▶ _Problem details_
Transcribe only the lines from the line with "return material" through the line with "for node in", exactly, counting both of those lines as part of the stretch.

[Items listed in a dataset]

○ ○ ○ ○ ○

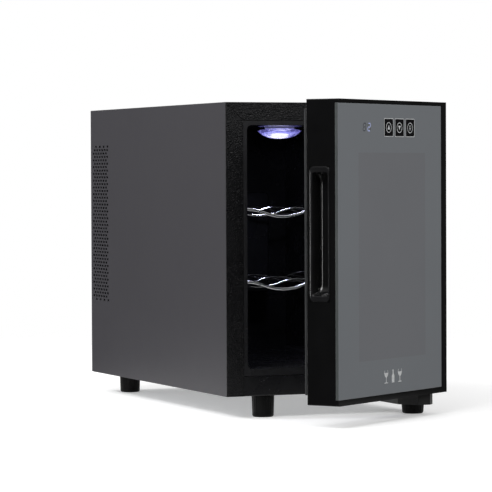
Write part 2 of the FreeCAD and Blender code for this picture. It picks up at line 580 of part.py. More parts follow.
def cooling_train():
    """From the cavity outwards: fan cover, fan, cold sink, spacer, Peltier module, hot sink, fan."""
    body = new_body("cold_fan_cover")
    start = f"({LINER_BACK}-cover_deep)"
    width, tall = "cover_half_width", "cover_half_height"
    extrude(body, "XZ", start, LINER_BACK, rect(f"-{width}", f"{TRAIN}-{tall}", width, f"{TRAIN}+{tall}"))
    limit = -size("cab_depth") / 2 + size("liner_deep") - size("cover_deep")
    soften(body, "liner_corner", lambda edge: edge.BoundBox.YMax < limit + 0.01 or runs(edge, Y))
    inside = f"({width}-cover_wall)"
    high = f"({tall}-cover_wall)"
    pocket(body, "XZ", f"{start}+cover_wall", LINER_BACK,
           rect(f"-{inside}", f"{TRAIN}-{high}", inside, f"{TRAIN}+{high}"))
    first = f"({TRAIN}-grille_pitch*(grille_slots-1)/2)"
    slot = pocket(body, "XZ", start, f"{start}+cover_wall+1",
                  rect("-grille_half", f"{first}-grille_slot/2", "grille_half", f"{first}+grille_slot/2"))
    repeat_along(body, slot, "Z", "grille_pitch*(grille_slots-1)", "grille_slots")
    side_slots = [rect(f"{x}*side_slot", f"{start}+side_slot_ahead", f"{x + 1}*side_slot",
                       f"{LINER_BACK}-side_slot_back") for x in range(-12, 12, 2)]
    pocket(body, "XY", f"{TRAIN}-{tall}-1", f"{TRAIN}+{tall}+1", *side_slots)
    node("cold_fan_cover", body)

    inward = Rotation(X, 90)
    outward = Rotation(X, -90)
    fan("cold_fan_frame", "cold_fan_rotor", "cold_fan_side", "cold_fan_deep", f"{start}+cover_wall", outward)
    finned_sink("cold_sink", "cold_sink_side", "cold_base", "cold_fin", "cold_fins", LINER_BACK, inward)
    half = "spacer_side/2"
    spacer = box((f"-{half}", LINER_BACK, f"{TRAIN}-{half}"), (half, BULKHEAD, f"{TRAIN}+{half}"))
    node("spacer_block", spacer)
    module = box((f"-{half}", BULKHEAD, f"{TRAIN}-{half}"),
                 (half, f"{BULKHEAD}+module_thick", f"{TRAIN}+{half}"))
    node("thermoelectric_module", module)
    hot = f"({BULKHEAD}+module_thick)"
    finned_sink("hot_heat_sink", "hot_sink_side", "hot_base", "hot_fin", "hot_fins", hot, outward)
    fan("exhaust_fan_frame", "exhaust_fan_rotor", "hot_fan_side", "hot_fan_deep",
        f"{hot}+hot_base+hot_fin", outward)


def rear_cover():
    """Vented plate over the machine space, its screws, the mains inlet and the supply board."""
    edge = f"({SHELL}-fit_gap)"
    start, end = f"({FLANGE}+skin)", f"({FLANGE}+skin+rear_wall)"
    body = new_body("rear_cover")
    extrude(body, "XZ", start, end, rect(f"-{edge}", LOW, edge, ROOF))
    first = f"({TRAIN}-rear_slot_span/2)"
    slot = pocket(body, "XZ", start, end,
                  rect("-rear_slot_half", f"{first}-rear_slot/2", "rear_slot_half", f"{first}+rear_slot/2"))
    repeat_along(body, slot, "Z", "rear_slot_span", "rear_slots")
    middle, half, tall = f"({LOW}+inlet_high)", "(inlet_half+fit_gap)", "(inlet_tall+fit_gap)"
    pocket(body, "XZ", start, end,
           rect(f"-inlet_across-{half}", f"{middle}-{tall}", f"-inlet_across+{half}", f"{middle}+{tall}"))
    spots = [(f"{sign}*{SCREW_ACROSS}", height) for sign in ("-1", "1") for height in COVER_SCREWS]
    pocket(body, "XZ", start, end, *[(x, z, "screw_radius+fit_gap") for x, z in spots])
    node("rear_cover", body)
    screws = []
    for x, z in spots:
        shank = cylinder((x, f"{FLANGE}-screw_long", z), "screw_radius", "screw_long+skin+rear_wall+0.5", "y")
        screws.append(fuse(shank, cylinder((x, end, z), "screw_head", "cover_setback-fit_gap", "y")))
    node("rear_cover_screws", group(*screws))

    inlet = new_body("power_inlet")
    lip = f"({end}+inlet_lip)"
    flange = rect("-inlet_flange", "-inlet_flange_tall", "inlet_flange", "inlet_flange_tall")
    extrude(inlet, "XZ", end, lip, flange)
    shroud = rect("-inlet_half", "-inlet_tall", "inlet_half", "inlet_tall")
    extrude(inlet, "XZ", f"{end}-inlet_deep", end, shroud)
    half, tall = "(inlet_half-inlet_wall)", "(inlet_tall-inlet_wall)"
    pocket(inlet, "XZ", f"{end}-inlet_hollow", lip, rect(f"-{half}", f"-{tall}", half, tall))
    contacts = [("-contact_across", "-contact_high"), ("0", "contact_high"), ("contact_across", "-contact_high")]
    for x, z in contacts:
        extrude(inlet, "XZ", f"{end}-inlet_hollow-1", f"{end}-3", rect(f"{x}-1", f"{z}-2", f"{x}+1", f"{z}+2"))
    place(inlet, "-inlet_across", "0", f"{LOW}+inlet_high")
    node("power_inlet", inlet)

    face = f"({BULKHEAD}+skin)"
    middle = f"({LOW}+board_high)"
    card = f"({face}+pillar_long)"
    half, up = "board_width/2", "board_tall/2"
    top = f"({card}+board_thick)"
    pieces = [box((f"-{half}", card, f"{middle}-{up}"), (half, top, f"{middle}+{up}"))]
    for sx in ("-1", "1"):
        for sz in ("-1", "1"):
            spot = (f"{sx}*({half}-pillar_inset)", face, f"{middle}+{sz}*({up}-pillar_inset)")
            pieces.append(cylinder(spot, "pillar_radius", "pillar_long", "y"))
    # transformer and terminal block: left, bottom, right, top and rise
    for left, down, right, above, rise in ((-46, -16, -12, 14, 24), (0, -22, 44, -12, 10)):
        far = (str(right), f"{top}+{rise}", f"{middle}+{above}")
        pieces.append(box((str(left), top, f"{middle}+{down}"), far))
    # capacitors: place across and up, radius and rise
    for across, above, radius, rise in ((6, 8, 9, 22), (30, 10, 6, 18), (46, 10, 6, 18)):
        pieces.append(cylinder((str(across), top, f"{middle}+{above}"), str(radius), str(rise), "y"))
    node("power_board", group(*pieces))


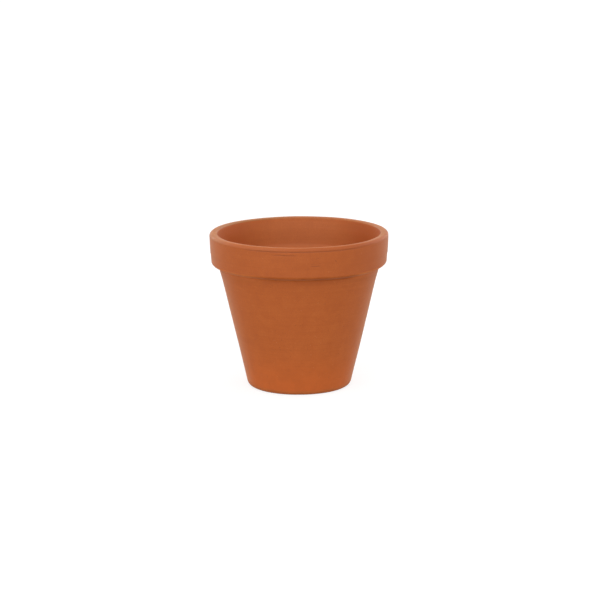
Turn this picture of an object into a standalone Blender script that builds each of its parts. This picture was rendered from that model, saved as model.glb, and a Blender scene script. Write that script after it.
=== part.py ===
"""Standard clay flowerpot, 6 inch class, in one piece.

The pot is pressed from a single lump of clay and fired, so wall, collar, lip
and floor are one solid of revolution about +Z. Its section is drawn once in
the XZ plane, as a closed loop that never touches the axis (the drain hole
keeps it clear), and that loop is spun a full turn.

Origin: centre of the foot, on the plane the pot stands on. +Z is up.
Units: metres. A "depth" is measured down from the lip, except RECESS_DEPTH.
"""

import math

import bmesh
import bpy
from mathutils import Matrix, Vector

# ---------------------------------------------------------------- dimensions
HEIGHT = 0.1352             # foot to the top of the lip
LIP_RADIUS = 0.0775         # widest radius, just under the rounded lip
LIP_ROUND = 0.0028          # outer rounding of the lip
LIP_INNER_RADIUS = 0.0705   # mouth of the pot
LIP_INNER_ROUND = 0.0013    # inner rounding of the lip

COLLAR_SEAM_DEPTH = 0.0170  # the two halves of the press tool meet here
COLLAR_SEAM_DROP = 0.0018   # height over which the step at the seam fades out
COLLAR_UPPER_RADIUS = 0.0768
COLLAR_LOWER_RADIUS = 0.0764
COLLAR_EDGE_RADIUS = 0.0760  # bottom of the collar's straight outer face
COLLAR_EDGE_DEPTH = 0.0250
COLLAR_TURN_RADIUS = 0.07586  # corner that the rounded underside cuts off
COLLAR_TURN_DEPTH = 0.0274
SHOULDER_RADIUS = 0.0695    # where the underside of the collar meets the wall
SHOULDER_DEPTH = 0.0290
SHOULDER_ROUND = 0.0012     # length the hollow rounding takes off each side of that corner

FOOT_CORNER_RADIUS = 0.04566  # outer wall where the foot rounding ends
FOOT_CORNER_HEIGHT = 0.0044
FOOT_RADIUS = 0.0410        # outer edge of the flat foot ring
FOOT_RING_INNER = 0.0315    # inner edge of the flat foot ring
RECESS_RADIUS = 0.0280      # shallow hollow under the floor
RECESS_DEPTH = 0.0015       # height of that hollow above the standing plane

WALL = 0.0065               # wall thickness, measured square to the wall
FLOOR_TOP = 0.0085          # inner floor above the standing plane
FLOOR_ROUND = 0.0090        # inner corner between floor and wall

INNER_COLLAR_RADIUS = 0.0684  # inner wall at the top of the inner shoulder
INNER_SHOULDER_TOP_DEPTH = 0.0235
INNER_SHOULDER_END_DEPTH = 0.0325
# The inner shoulder is an S of two bends; these place the corner of each bend.
INNER_BEND_SHIFT = 0.0003   # radially, from the end of the S
INNER_BEND_RISE = 0.0022    # vertically, from the middle of the S

DRAIN_RADIUS = 0.0110
DRAIN_ROUND = 0.0012

# Radius the straight flank gains per unit of height
FLARE = (SHOULDER_RADIUS - FOOT_CORNER_RADIUS) / (
    HEIGHT - SHOULDER_DEPTH - FOOT_CORNER_HEIGHT
)

SEGMENTS = 96               # facets around the pot
MERGE_DISTANCE = 1e-6       # closes the seam of the spin
SHARP_ANGLE = 40            # degrees; steeper edges are shaded sharp

CLAY = (0.448, 0.126, 0.040, 1.0)
CLAY_ROUGHNESS = 0.88


# ---------------------------------------------------------------- curves
def straight(start, end, steps):
    """Points from start to end, without end."""
    return [
        tuple(p + (q - p) * i / steps for p, q in zip(start, end))
        for i in range(steps)
    ]


def arc(centre, radius, start, end, steps):
    """Points on a circle, both ends included. Angles in degrees from +X towards +Z."""
    points = []
    for i in range(steps + 1):
        angle = math.radians(start + (end - start) * i / steps)
        points.append(
            (centre[0] + radius * math.cos(angle), centre[1] + radius * math.sin(angle))
        )
    return points


def bend(start, corner, end, steps):
    """A parabola from start to end, tangent to the lines through corner, both ends included."""
    points = []
    for i in range(steps + 1):
        share = i / steps
        points.append(
            tuple(
                (1 - share) ** 2 * p + 2 * share * (1 - share) * c + share * share * q
                for p, c, q in zip(start, corner, end)
            )
        )
    return points


def along(start, end, distance):
    """The point this far from start towards end."""
    share = distance / math.dist(start, end)
    return tuple(p + (q - p) * share for p, q in zip(start, end))


# ---------------------------------------------------------------- section
def outer_wall_radius(z):
    """The straight flank between the foot and the collar, continued both ways."""
    return FOOT_CORNER_RADIUS + FLARE * (z - FOOT_CORNER_HEIGHT)


def inner_wall_radius(z):
    """The inner wall, parallel to the flank and WALL away from it."""
    return outer_wall_radius(z) - WALL * math.hypot(1, FLARE)


def outside():
    """From the foot ring's outer edge up to the step at the collar's seam."""
    # rounded corner from the flat foot ring up into the flank
    foot_corner = (FOOT_CORNER_RADIUS, FOOT_CORNER_HEIGHT)
    points = bend((FOOT_RADIUS, 0.0), (outer_wall_radius(0.0), 0.0), foot_corner, steps=5)

    # flank, up to the hollow corner under the collar
    shoulder = (SHOULDER_RADIUS, HEIGHT - SHOULDER_DEPTH)
    turn = (COLLAR_TURN_RADIUS, HEIGHT - COLLAR_TURN_DEPTH)
    flank_end = along(shoulder, foot_corner, SHOULDER_ROUND)
    underside_start = along(shoulder, turn, SHOULDER_ROUND)
    points += straight(foot_corner, flank_end, steps=6)[1:]
    points += bend(flank_end, shoulder, underside_start, steps=3)[:-1]

    # underside of the collar, rounded over into its outer face
    edge = (COLLAR_EDGE_RADIUS, HEIGHT - COLLAR_EDGE_DEPTH)
    points += bend(underside_start, turn, edge, steps=7)

    # lower band, then the step at the seam
    seam_z = HEIGHT - COLLAR_SEAM_DEPTH
    points += [
        (COLLAR_LOWER_RADIUS, seam_z - COLLAR_SEAM_DROP),
        (COLLAR_UPPER_RADIUS, seam_z),
    ]
    return points


def lip():
    """Outer rounding, flat land, inner rounding."""
    outer_centre = (LIP_RADIUS - LIP_ROUND, HEIGHT - LIP_ROUND)
    inner_centre = (LIP_INNER_RADIUS + LIP_INNER_ROUND, HEIGHT - LIP_INNER_ROUND)
    return (
        arc(outer_centre, LIP_ROUND, start=0, end=90, steps=6)
        + arc(inner_centre, LIP_INNER_ROUND, start=90, end=180, steps=4)
    )


def inside():
    """From the inside of the collar down to the flat floor."""
    # soft S-shaped shoulder from the collar to the tapering wall
    top = (INNER_COLLAR_RADIUS, HEIGHT - INNER_SHOULDER_TOP_DEPTH)
    end_z = HEIGHT - INNER_SHOULDER_END_DEPTH
    end = (inner_wall_radius(end_z), end_z)
    middle = ((top[0] + end[0]) / 2, (top[1] + end[1]) / 2)
    upper_corner = (top[0] - INNER_BEND_SHIFT, middle[1] + INNER_BEND_RISE)
    lower_corner = (end[0] + INNER_BEND_SHIFT, middle[1] - INNER_BEND_RISE)
    points = bend(top, upper_corner, middle, steps=3)
    points += bend(middle, lower_corner, end, steps=3)[1:]

    # tapering wall, rounded into the floor; reach is the tangent length of the rounding
    lean = math.atan(FLARE)
    reach = FLOOR_ROUND * math.tan((math.pi / 2 - lean) / 2)
    corner = (inner_wall_radius(FLOOR_TOP), FLOOR_TOP)
    wall_end = (corner[0] + reach * math.sin(lean), corner[1] + reach * math.cos(lean))
    points += straight(end, wall_end, steps=5)[1:]
    points += bend(wall_end, corner, (corner[0] - reach, FLOOR_TOP), steps=5)
    return points


def drain_and_recess():
    """Down the drain hole, both mouths rounded, and out under the floor to the foot ring."""
    centre_radius = DRAIN_RADIUS + DRAIN_ROUND
    upper_centre = (centre_radius, FLOOR_TOP - DRAIN_ROUND)
    lower_centre = (centre_radius, RECESS_DEPTH + DRAIN_ROUND)
    return (
        arc(upper_centre, DRAIN_ROUND, start=90, end=180, steps=3)
        + arc(lower_centre, DRAIN_ROUND, start=180, end=270, steps=3)
        + [(RECESS_RADIUS, RECESS_DEPTH), (FOOT_RING_INNER, 0.0)]
    )


def section():
    """The closed section (radius, height), counter-clockwise from the foot ring's outer edge."""
    return outside() + lip() + inside() + drain_and_recess()


# ---------------------------------------------------------------- object
def turned(name, points, segments):
    """A solid of revolution about Z from a closed section."""
    bm = bmesh.new()
    ring = [bm.verts.new((radius, 0.0, z)) for radius, z in points]
    edges = [bm.edges.new((ring[i - 1], ring[i])) for i in range(len(ring))]
    bmesh.ops.spin(
        bm,
        geom=ring + edges,
        cent=Vector((0, 0, 0)),
        axis=Vector((0, 0, 1)),
        dvec=Vector((0, 0, 0)),
        angle=math.tau,
        space=Matrix.Identity(4),
        steps=segments,
        use_merge=True,
        use_duplicate=False,
    )
    bmesh.ops.remove_doubles(bm, verts=bm.verts[:], dist=MERGE_DISTANCE)
    bmesh.ops.recalc_face_normals(bm, faces=bm.faces[:])
    mesh = bpy.data.meshes.new(name)
    bm.to_mesh(mesh)
    bm.free()
    mesh.shade_smooth()
    mesh.set_sharp_from_angle(angle=math.radians(SHARP_ANGLE))
    obj = bpy.data.objects.new(name, mesh)
    bpy.context.scene.collection.objects.link(obj)
    return obj


def clay():
    """Unglazed fired clay: matt, red-orange, no metal."""
    material = bpy.data.materials.new("terracotta")
    material.use_nodes = True
    shader = material.node_tree.nodes["Principled BSDF"]
    shader.inputs["Base Color"].default_value = CLAY
    shader.inputs["Roughness"].default_value = CLAY_ROUGHNESS
    shader.inputs["Metallic"].default_value = 0.0
    material.diffuse_color = CLAY
    return material


for old in list(bpy.data.objects):
    bpy.data.objects.remove(old, do_unlink=True)

pot = turned("pot", section(), SEGMENTS)
pot.data.materials.append(clay())
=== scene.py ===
import math

import bpy
import numpy as np
from mathutils import Matrix, Vector


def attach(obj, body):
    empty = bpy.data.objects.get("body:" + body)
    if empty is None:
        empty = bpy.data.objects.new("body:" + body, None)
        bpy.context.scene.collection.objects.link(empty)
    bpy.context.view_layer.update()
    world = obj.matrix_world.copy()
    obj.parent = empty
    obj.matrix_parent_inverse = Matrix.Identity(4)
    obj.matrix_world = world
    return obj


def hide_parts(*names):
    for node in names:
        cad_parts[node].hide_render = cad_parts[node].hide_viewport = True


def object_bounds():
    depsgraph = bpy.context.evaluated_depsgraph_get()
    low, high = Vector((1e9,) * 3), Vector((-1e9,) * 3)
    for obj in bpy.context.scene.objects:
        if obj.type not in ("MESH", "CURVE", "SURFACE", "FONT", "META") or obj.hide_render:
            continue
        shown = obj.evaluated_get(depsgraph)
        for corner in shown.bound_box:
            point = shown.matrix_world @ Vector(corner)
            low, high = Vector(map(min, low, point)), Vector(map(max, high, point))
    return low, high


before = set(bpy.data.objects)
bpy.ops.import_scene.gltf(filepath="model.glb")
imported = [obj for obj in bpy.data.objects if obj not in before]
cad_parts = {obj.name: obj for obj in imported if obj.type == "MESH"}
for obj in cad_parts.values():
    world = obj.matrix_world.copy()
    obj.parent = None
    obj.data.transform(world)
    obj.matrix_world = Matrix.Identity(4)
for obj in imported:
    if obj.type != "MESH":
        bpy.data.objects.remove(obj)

cad_low, cad_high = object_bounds()

# The looks of the clay flowerpot. Everything is in the row frame: origin at the centre of the foot, +Z up,
# the front towards -Y. Section sizes are in millimetres and become metres when the mesh is made.

# ------------------------------------------------------------------ the pot's section
HEIGHT = (cad_high.z - cad_low.z) * 1000
LIP_RADIUS = (cad_high.x - cad_low.x) * 500
SEGMENTS = 264

FRONT = math.radians(-90)  # direction of the side that faces the camera


def lerp(a, b, n):
    """n points from a towards b, a included and b left out."""
    t = np.arange(n)[:, None] / n
    return np.array(a, float) * (1 - t) + np.array(b, float) * t


def bend(a, corner, b, n):
    """n points on the parabola from a to b whose tangents meet at corner, b left out."""
    t = np.arange(n)[:, None] / n
    a, c, b = (np.array(p, float) for p in (a, corner, b))
    return (1 - t) ** 2 * a + 2 * t * (1 - t) * c + t**2 * b


def arc(centre, radius, start, end, n):
    """n points on a circle from start to end, in degrees, the end left out."""
    t = np.radians(start + (end - start) * np.arange(n) / n)
    return np.stack([centre[0] + radius * np.cos(t), centre[1] + radius * np.sin(t)], 1)


def towards(a, b, distance):
    a, b = np.array(a, float), np.array(b, float)
    return a + (b - a) / np.linalg.norm(b - a) * distance


def smooth(x, low, high):
    """0 below low, 1 above high, with a soft ramp between them."""
    t = np.clip((x - low) / (high - low), 0, 1)
    return t * t * (3 - 2 * t)


top = HEIGHT
corner = (45.66, 4.4)
shoulder = (69.5, top - 29.0)
turn_point = (75.86, top - 27.4)
edge = (76.0, top - 25.0)
seam_low = (76.4, top - 18.8)
seam_high = (76.8, top - 17.0)
flare = (shoulder[0] - corner[0]) / (shoulder[1] - corner[1])
WALL = 6.5 * math.hypot(1, flare)
FLOOR = 8.5


def inner(z):
    return corner[0] + (z - corner[1]) * flare - WALL


lip_start = (LIP_RADIUS, top - 2.8)
in_top = (68.4, top - 23.5)
in_end = (inner(top - 32.5), top - 32.5)
in_mid = ((in_top[0] + in_end[0]) / 2, (in_top[1] + in_end[1]) / 2)
reach = 9.0 * math.tan((math.pi / 2 - math.atan(flare)) / 2)
floor_corner = (inner(FLOOR), FLOOR)
floor_up = towards(floor_corner, (inner(FLOOR + 50), FLOOR + 50), reach)


def on_collar(z):
    """The collar's upper face at height z."""
    share = (z - seam_high[1]) / (lip_start[1] - seam_high[1])
    return (seam_high[0] + (lip_start[0] - seam_high[0]) * share, z)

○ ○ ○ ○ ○

▶ _Full response_
    return material


for old in list(bpy.data.objects):
    bpy.data.objects.remove(old, do_unlink=True)

pot = turned("pot", section(), SEGMENTS)
pot.data.materials.append(clay())
=== scene.py ===
import math

import bpy
import numpy as np
from mathutils import Matrix, Vector


def attach(obj, body):
    empty = bpy.data.objects.get("body:" + body)
    if empty is None:
        empty = bpy.data.objects.new("body:" + body, None)
        bpy.context.scene.collection.objects.link(empty)
    bpy.context.view_layer.update()
    world = obj.matrix_world.copy()
    obj.parent = empty
    obj.matrix_parent_inverse = Matrix.Identity(4)
    obj.matrix_world = world
    return obj


def hide_parts(*names):
    for node in names:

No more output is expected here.